# OBJECTIVE
All lines from the one with "top = deck.faces().filter_by(Axis.Z).sort_by(Axis.Z)[-1]" through the one with "bpy.context.scene.collection.objects.link(empty)", and only those, are to be reproduced exactly, both ends included.

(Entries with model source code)
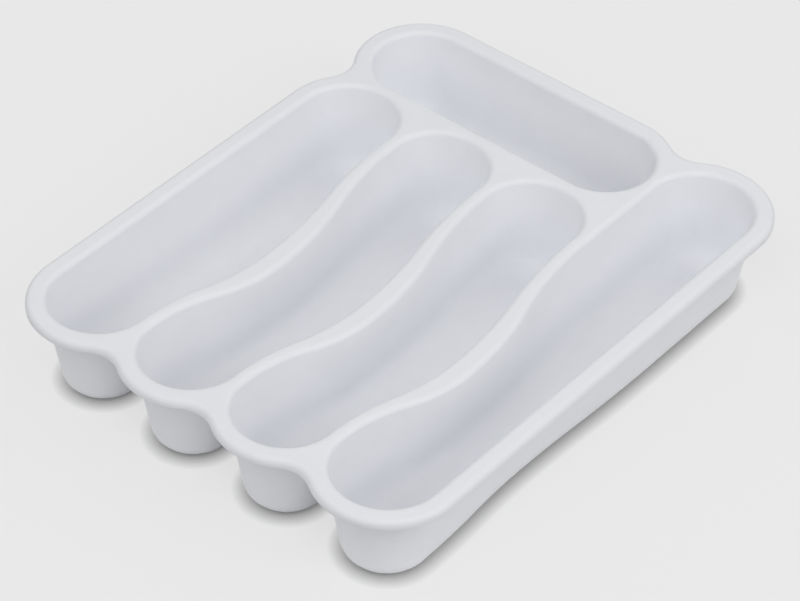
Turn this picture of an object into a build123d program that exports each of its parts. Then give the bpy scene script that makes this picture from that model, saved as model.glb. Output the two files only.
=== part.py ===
from build123d import *
import math
import os

# Five-compartment cutlery tray: a single thin-walled plastic moulding, modelled in the regions it
# is made of. X runs across the long compartments, Y from their front ends to the rear, Z up from
# the table. The origin is on the table, under the middle of the rim.

# Plan of the compartments, taken where their walls would meet the top of the tray
compartment_width = 56.0
full_length_width = 58.2
compartment_length = 250.0
divider_width = 7.2
rear_divider_width = 7.6
rear_compartment_width = 56.2
short_columns = 3

# Waves of the dividers: how far each side of a divider swings to the right, and where
left_wall_swing = 18.3
right_wall_swing = 13.3
crest_from_front = 106.0

# Section of the moulding
tray_height = 56.0
wall = 1.8
draft_angle = 8.5
floor_radius = 7.0
lip_radius = 3.2
lip_share_of_divider = 0.46
seam_below_lip = 0.8

# Outer rim
rim_width = 10.7
rim_radius = 3.2
skirt_depth = 5.5
notch_radius = 18.4

# Sizes that follow from those above
columns = short_columns + 1
pitch = compartment_width + divider_width
columns_width = short_columns * pitch + full_length_width
rear_length = short_columns * pitch - divider_width
rear_end_radius = rear_compartment_width / 2
plan_length = compartment_length + rear_divider_width + rear_compartment_width
left_edge = -columns_width / 2
front_edge = -plan_length / 2
rear_edge = plan_length / 2
short_rear_edge = front_edge + compartment_length
rear_centre_y = rear_edge - rear_end_radius
crest_y = front_edge + crest_from_front
wall_across = wall / math.cos(math.radians(draft_angle))
lip = min(lip_radius, lip_share_of_divider * min(divider_width, rear_divider_width))
seam_z = tray_height - lip - seam_below_lip
skirt_z = tray_height - skirt_depth


class Column:
    """Plan of one long compartment, with its width, its ends and how far its sides swing."""

    def __init__(self, index):
        is_full_length = index == short_columns
        self.radius = (full_length_width if is_full_length else compartment_width) / 2
        self.left = left_edge + index * pitch
        self.right = self.left + 2 * self.radius
        self.centre_x = self.left + self.radius
        self.rear = rear_edge if is_full_length else short_rear_edge
        self.front_y = front_edge + self.radius
        self.rear_y = self.rear - self.radius
        self.wave_end_y = short_rear_edge - compartment_width / 2
        self.left_swing = left_wall_swing if index > 0 else 0
        self.right_swing = 0 if is_full_length else right_wall_swing

    def wave(self, x, end_y, swing):
        """Two equal tangent arcs that carry a side from a straight end out to the wave's crest."""
        turn = (x + swing / 2, (end_y + crest_y) / 2)
        leaving = TangentArc((x, end_y), turn, tangent=(0, crest_y - end_y))
        arriving = TangentArc((x + swing, crest_y), turn, tangent=(0, end_y - crest_y))
        return [leaving, arriving]

    def side(self, x, swing):
        """One side: straight, or waved as far back as the short compartments reach."""
        if not swing:
            return [Line((x, self.front_y), (x, self.rear_y))]
        edges = self.wave(x, self.front_y, swing) + self.wave(x, self.wave_end_y, swing)
        if self.rear_y > self.wave_end_y:
            edges.append(Line((x, self.wave_end_y), (x, self.rear_y)))
        return edges

    def outline(self):
        """The closed plan, with a round end at the front and at the rear."""
        front_tip = (self.centre_x, front_edge)
        rear_tip = (self.centre_x, self.rear)
        front_end = ThreePointArc((self.left, self.front_y), front_tip, (self.right, self.front_y))
        rear_end = ThreePointArc((self.right, self.rear_y), rear_tip, (self.left, self.rear_y))
        sides = self.side(self.left, self.left_swing) + self.side(self.right, self.right_swing)
        return make_face(Wire([front_end, rear_end] + sides))


def rear_outline():
    """Plan of the compartment that lies across the rear of the short ones."""
    centre = (left_edge + rear_length / 2, rear_centre_y)
    return Pos(*centre) * SlotOverall(rear_length, rear_compartment_width)


def crossing(first, first_radius, second, second_radius):
    """Where two circles cross, on the right of the way from the first centre to the second."""
    between = second - first
    apart = between.length
    along = (apart**2 + first_radius**2 - second_radius**2) / (2 * apart)
    across = math.sqrt(first_radius**2 - along**2)
    forward = between.normalized()
    return first + forward * along + forward.rotate(Axis.Z, -90) * across


def rim_outline(margin, corner_radius):
    """Every compartment widened by the margin, with the notches between them rounded."""
    plans = [Column(index) for index in range(columns)]
    first, last = plans[0], plans[-1]
    fill_middle = ((first.centre_x + last.centre_x) / 2, (first.front_y + last.rear_y) / 2)
    outline = Pos(*fill_middle) * Rectangle(last.centre_x - first.centre_x, last.rear_y - first.front_y)
    for plan in plans:
        lobe = SlotCenterToCenter(plan.rear_y - plan.front_y, 2 * (plan.radius + margin), rotation=90)
        outline += Pos(plan.centre_x, (plan.front_y + plan.rear_y) / 2) * lobe
    rear_lobe = SlotOverall(rear_length + 2 * margin, rear_compartment_width + 2 * margin)
    outline += Pos(left_edge + rear_length / 2, rear_centre_y) * rear_lobe

    notches = []
    for plan, neighbour in zip(plans, plans[1:]):
        centre = Vector(plan.centre_x, plan.front_y)
        neighbour_centre = Vector(neighbour.centre_x, neighbour.front_y)
        notches.append(crossing(centre, plan.radius + margin, neighbour_centre, neighbour.radius + margin))
    rear_radius = rear_end_radius + margin
    rear_right = Vector(left_edge + rear_length - rear_end_radius, rear_centre_y)
    rear_left = Vector(left_edge + rear_end_radius, rear_centre_y)
    last_rear = Vector(last.centre_x, last.rear_y)
    first_rear = Vector(first.centre_x, first.rear_y)
    notches.append(crossing(last_rear, last.radius + margin, rear_right, rear_radius))
    notches.append(crossing(rear_left, rear_radius, first_rear, first.radius + margin))
    corners = [outline.vertices().sort_by_distance(notch)[0] for notch in notches]
    return fillet(corners, corner_radius)


def hanging(outline, depth):
    """A solid hung from the top of the tray and drawn in by the draft as it goes down."""
    core = extrude(outline, amount=depth, taper=draft_angle)
    return Pos(0, 0, tray_height) * mirror(core, Plane.XY)


def rounded_below(solid, radius):
    """The same solid with the edge round its lowest face rounded."""
    return fillet(solid.faces().sort_by(Axis.Z)[0].edges(), radius)


def rim_slab(margin, corner_radius, edge_radius, thickness):
    """A slab of the rim's plan that stands on the skirt's lower edge, rounded above."""
    slab = extrude(Pos(0, 0, skirt_z) * rim_outline(margin, corner_radius), amount=thickness)
    return fillet(slab.faces().sort_by(Axis.Z)[-1].edges(), edge_radius)


def compartment_outlines():
    """The name and plan of every compartment."""
    return {
        "left_compartment": Column(0).outline(),
        "centre_left_compartment": Column(1).outline(),
        "centre_right_compartment": Column(2).outline(),
        "full_length_compartment": Column(3).outline(),
        "rear_compartment": rear_outline(),
    }


def below_seam():
    """Everything lower than the level where the compartments meet the deck."""
    size = 2 * (plan_length + columns_width)
    return Pos(0, 0, seam_z - size / 2) * Box(size, size, size)


def compartment(outline):
    """One thin-walled cup below the seam, open at the top."""
    outside = rounded_below(hanging(offset(outline, wall_across), tray_height), floor_radius + wall)
    inside = rounded_below(hanging(outline, tray_height - wall), floor_radius)
    return (outside - inside) & below_seam()


def rim_deck(outlines):
    """The deck with its rolled rim, the tops of the compartment walls and their rounded lips."""
    skin = rim_slab(rim_width, notch_radius, rim_radius, skirt_depth)
    hollow = rim_slab(rim_width - wall, notch_radius + wall, rim_radius - wall, skirt_depth - wall)
    deck = skin - hollow
    for outline in outlines:
        deck += hanging(offset(outline, wall_across), tray_height - seam_z)
    for outline in outlines:
        deck -= hanging(outline, tray_height)
    top = deck.faces().filter_by(Axis.Z).sort_by(Axis.Z)[-1]
    mouths = [edge for wire in top.inner_wires() for edge in wire.edges()]
    return fillet(mouths, lip)


def export(node, solid):
    """Writes one region of the moulding to its own file."""
    export_step(solid, os.path.join("parts", node + ".step"))


os.makedirs("parts", exist_ok=True)
outlines = compartment_outlines()
for name, outline in outlines.items():
    export(name, compartment(outline))
export("rim_deck", rim_deck(outlines.values()))
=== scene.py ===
"""Looks of the cutlery tray: one satin moulding of five cups under a scalloped rim, in soft light."""

import logging
import math
from dataclasses import dataclass, replace
from enum import Enum

import bmesh
import bpy
from mathutils import Matrix, Vector


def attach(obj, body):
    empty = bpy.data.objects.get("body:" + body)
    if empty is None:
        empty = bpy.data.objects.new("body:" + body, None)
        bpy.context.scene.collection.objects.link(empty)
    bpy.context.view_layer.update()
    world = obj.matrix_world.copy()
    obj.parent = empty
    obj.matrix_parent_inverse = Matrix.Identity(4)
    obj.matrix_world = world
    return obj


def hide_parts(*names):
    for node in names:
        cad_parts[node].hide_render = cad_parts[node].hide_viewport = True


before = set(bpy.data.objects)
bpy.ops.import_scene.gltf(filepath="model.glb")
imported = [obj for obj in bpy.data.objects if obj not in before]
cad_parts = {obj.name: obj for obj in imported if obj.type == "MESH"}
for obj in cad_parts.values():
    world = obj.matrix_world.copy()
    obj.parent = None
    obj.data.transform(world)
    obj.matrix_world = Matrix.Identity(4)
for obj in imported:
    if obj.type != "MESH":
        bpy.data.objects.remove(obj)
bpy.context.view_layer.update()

log = logging.getLogger("cutlery_tray")

MM = 0.001
UP = Vector((0, 0, 1))
WELD = 0.001 * MM


@dataclass(frozen=True)
class MouldSizes:
    """Driving sizes of the moulding, in metres, and its draft in radians."""

    compartment_width: float = 56.0 * MM
    full_length_width: float = 58.2 * MM
    compartment_length: float = 250.0 * MM
    divider_width: float = 7.2 * MM
    rear_divider_width: float = 7.6 * MM
    rear_compartment_width: float = 56.2 * MM
    short_columns: int = 3
    left_wall_swing: float = 18.3 * MM
    right_wall_swing: float = 13.3 * MM
    crest_from_front: float = 106.0 * MM
    tray_height: float = 56.0 * MM
    wall: float = 1.8 * MM
    draft: float = math.radians(8.5)
    floor_radius: float = 7.0 * MM
    lip_radius: float = 3.2 * MM
    seam_below_lip: float = 0.8 * MM
    rim_width: float = 10.7 * MM
    rim_radius: float = 3.2 * MM
    skirt_depth: float = 5.5 * MM
    notch_radius: float = 18.4 * MM

    @property
    def pitch(self) -> float:
        """Step from one long compartment to the next."""
        return self.compartment_width + self.divider_width

    @property
    def left_edge(self) -> float:
        """Left side of the first compartment's plan."""
        return -(self.short_columns * self.pitch + self.full_length_width) / 2

    @property
    def rear_length(self) -> float:
        """Length of the compartment across the rear."""
        return self.short_columns * self.pitch - self.divider_width

    @property
    def rear_edge(self) -> float:
        """Rear of the full-length and the rear compartment's plans."""
        return (self.compartment_length + self.rear_divider_width + self.rear_compartment_width) / 2

    @property
    def front_edge(self) -> float:
        """Front of every long compartment's plan."""
        return -self.rear_edge

    @property
    def short_rear_edge(self) -> float:
        """Rear of the short compartments' plans."""
        return self.front_edge + self.compartment_length

    @property
    def crest_y(self) -> float:
        """Where the dividers swing furthest."""
        return self.front_edge + self.crest_from_front

    @property
    def seam_height(self) -> float:
        """Height at which the deck's region ends and the cups' begin."""
        return self.tray_height - self.lip_radius - self.seam_below_lip


@dataclass(frozen=True)
class Arc:
    """One round stretch of an outline, walked from a start angle through a signed sweep."""

    centre: Vector
    radius: float
    start: float
    sweep: float

    @property
    def start_point(self) -> Vector:
        """Where the arc begins, at the centre's height."""
        return self.centre + Vector((math.cos(self.start), math.sin(self.start), 0)) * self.radius

    def offset(self, outwards: float) -> "Arc":
        """The same arc on an outline moved outwards.

        Args:
            outwards: How far the counter-clockwise outline moves, in metres.

        Returns:
            The arc with its radius changed; its centre and angles stay.
        """
        return replace(self, radius=self.radius + math.copysign(outwards, self.sweep))


def wave(start: Vector, end: Vector) -> list[Arc]:
    """Two equal tangent arcs between two points, straight along Y at both ends.

    Args:
        start: Where the wave begins.
        end: Where it ends, to one side of the start.

    Returns:
        The two arcs, in the order walked.
    """
    swing, run = end.x - start.x, end.y - start.y
    side = math.copysign(1, swing)
    radius = (run**2 + swing**2) / (4 * abs(swing))
    turn = 2 * math.atan(abs(swing / run)) * side * math.copysign(1, run)
    towards, away = (math.pi, 0.0) if side > 0 else (0.0, math.pi)
    leaving = Arc(start + Vector((side * radius, 0, 0)), radius, towards, -turn)
    arriving = Arc(end - Vector((side * radius, 0, 0)), radius, away - turn, turn)
    return [leaving, arriving]


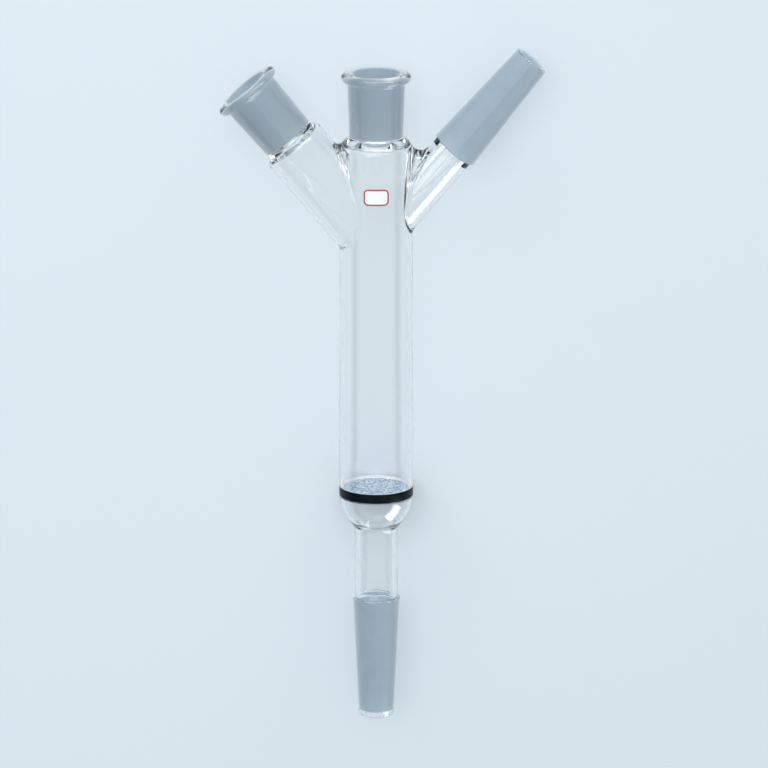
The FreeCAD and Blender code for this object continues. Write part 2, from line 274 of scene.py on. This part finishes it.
class GlassSettings(PropertyGroup):
    tint: colour_setting(
        "Glass tint", "What the clear glass leaves of the light", (0.975, 0.978, 0.978, 1))
    ground_tint: colour_setting(
        "Ground tint", "Colour of the ground zones of the joints", linear(153, 172, 187))
    # Inside the sockets the ground tint is darkened by this factor: painted shade.
    painted_socket_shade: FloatProperty(
        name="Socket shade", description="How light the ground glass stays inside the sockets",
        default=0.82, min=0, max=1, subtype="FACTOR")
    shadow_tint: colour_setting(
        "Shadow tint", "What each face of the glass leaves of the light that passes it",
        (0.99, 0.992, 0.993, 1))
    refraction: FloatProperty(
        name="Refraction", description="Index of refraction of the glass",
        default=1.474, min=1.3, max=1.8)
    ground_roughness: FloatProperty(
        name="Ground roughness", description="Roughness of the ground zones",
        default=0.6, min=0, max=1, subtype="FACTOR")
    waviness: FloatProperty(
        name="Waviness", description="Height of the slow waves in the blown glass",
        default=0.03 * MM, min=0, unit="LENGTH")


class DiscSettings(PropertyGroup):
    light: colour_setting("Light grains", "Colour of the palest grains", linear(230, 238, 242))
    dark: colour_setting("Dark grains", "Colour of the darkest grains", linear(104, 131, 165))
    grain: FloatProperty(
        name="Grain", description="Size of the sintered grains",
        default=0.4 * MM, min=0.05 * MM, unit="LENGTH")
    relief: FloatProperty(
        name="Relief", description="Height of the grains over the pits between them",
        default=0.07 * MM, min=0, unit="LENGTH")


class BandSettings(PropertyGroup):
    # The outer face is painted near black: painted shade for the dark that the fused seal shows from
    # outside.
    colour: colour_setting("Band colour", "Colour of the dark ring", linear(5, 15, 17))
    fused_light: colour_setting(
        "Fused light", "Palest colour where the ring is fused to the disc", linear(238, 243, 247))
    fused_dark: colour_setting(
        "Fused dark", "Darkest colour where the ring is fused to the disc", linear(196, 208, 220))
    seat: FloatProperty(
        name="Seat", description="How far the ring is fused into the glass round it",
        default=0.03 * MM, min=0, unit="LENGTH")
    edge: FloatProperty(
        name="Edge", description="Radius of the ring's outer edges",
        default=0.18 * MM, min=0, unit="LENGTH")


class SpotSettings(PropertyGroup):
    enamel: colour_setting("Enamel", "Colour of the spot to write on", linear(246, 248, 248))
    border_colour: colour_setting("Border colour", "Colour of the thin border", linear(204, 48, 46))
    border: FloatProperty(
        name="Border", description="Width of the border line",
        default=0.45 * MM, min=0, unit="LENGTH")
    corner: FloatProperty(
        name="Corner", description="Radius of the spot's corners",
        default=1.4 * MM, min=0, unit="LENGTH")
    columns: IntProperty(
        name="Columns", description="Strips that the spot is cut into to follow the tube",
        default=24, min=4)


class StageSettings(PropertyGroup):
    floor: colour_setting("Floor", "Colour of the floor", linear(218, 228, 235))
    tilt: FloatProperty(
        name="Tilt", description="How far the camera leans from straight above, towards the sockets",
        default=math.radians(15.5), subtype="ANGLE")
    distance: FloatProperty(
        name="Distance", description="From the camera to the tube's axis",
        default=1.85, min=0.1, unit="LENGTH")
    lens: FloatProperty(
        name="Lens", description="Focal length in millimetres",
        default=286.2, min=1, unit="CAMERA")
    aim: FloatProperty(
        name="Aim", description="Where along Y the camera looks",
        default=-2.777 * MM, unit="LENGTH")
    key_power: FloatProperty(
        name="Key power", description="Power of the large soft lamp",
        default=6.3, min=0, unit="POWER")
    window_power: FloatProperty(
        name="Window power", description="Power of the lamp that glints on the bulb",
        default=9.0, min=0, unit="POWER")
    rim_power: FloatProperty(
        name="Rim power", description="Power of the lamp that glints on the rims of the sockets",
        default=14.0, min=0, unit="POWER")
    surroundings: FloatProperty(
        name="Surroundings", description="Strength of the light from all round",
        default=0.7, min=0)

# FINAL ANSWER
    top = deck.faces().filter_by(Axis.Z).sort_by(Axis.Z)[-1]
    mouths = [edge for wire in top.inner_wires() for edge in wire.edges()]
    return fillet(mouths, lip)


def export(node, solid):
    """Writes one region of the moulding to its own file."""
    export_step(solid, os.path.join("parts", node + ".step"))


os.makedirs("parts", exist_ok=True)
outlines = compartment_outlines()
for name, outline in outlines.items():
    export(name, compartment(outline))
export("rim_deck", rim_deck(outlines.values()))
=== scene.py ===
"""Looks of the cutlery tray: one satin moulding of five cups under a scalloped rim, in soft light."""

import logging
import math
from dataclasses import dataclass, replace
from enum import Enum

import bmesh
import bpy
from mathutils import Matrix, Vector


def attach(obj, body):
    empty = bpy.data.objects.get("body:" + body)
    if empty is None:
        empty = bpy.data.objects.new("body:" + body, None)
        bpy.context.scene.collection.objects.link(empty)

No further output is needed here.